• **TASK DESCRIPTION**: In the listing below, locate the lines that hold the string "materials". Copy those lines.

• **SUPPLIED MATERIAL**:
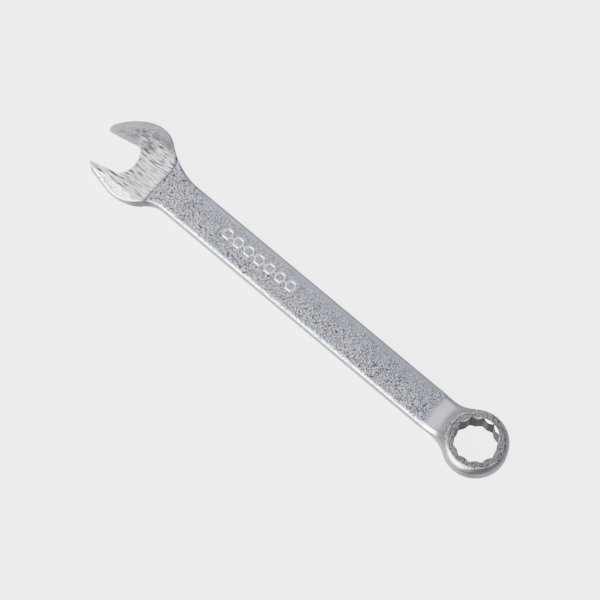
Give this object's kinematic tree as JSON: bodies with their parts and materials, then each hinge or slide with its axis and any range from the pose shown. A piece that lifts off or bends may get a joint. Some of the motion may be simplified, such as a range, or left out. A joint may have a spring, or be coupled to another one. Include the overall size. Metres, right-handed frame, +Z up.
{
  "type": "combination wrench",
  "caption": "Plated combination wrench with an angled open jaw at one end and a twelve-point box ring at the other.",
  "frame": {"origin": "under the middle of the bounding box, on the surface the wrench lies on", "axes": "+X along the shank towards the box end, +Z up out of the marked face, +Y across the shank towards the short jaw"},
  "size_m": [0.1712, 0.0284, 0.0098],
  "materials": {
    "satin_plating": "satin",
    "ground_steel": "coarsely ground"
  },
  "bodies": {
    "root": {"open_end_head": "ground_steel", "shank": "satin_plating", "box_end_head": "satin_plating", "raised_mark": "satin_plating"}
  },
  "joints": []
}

• **RESULT OF THIS TASK**:
Give this object's kinematic tree as JSON: bodies with their parts and materials, then each hinge or slide with its axis and any range from the pose shown. A piece that lifts off or bends may get a joint. Some of the motion may be simplified, such as a range, or left out. A joint may have a spring, or be coupled to another one. Include the overall size. Metres, right-handed frame, +Z up.
  "materials": {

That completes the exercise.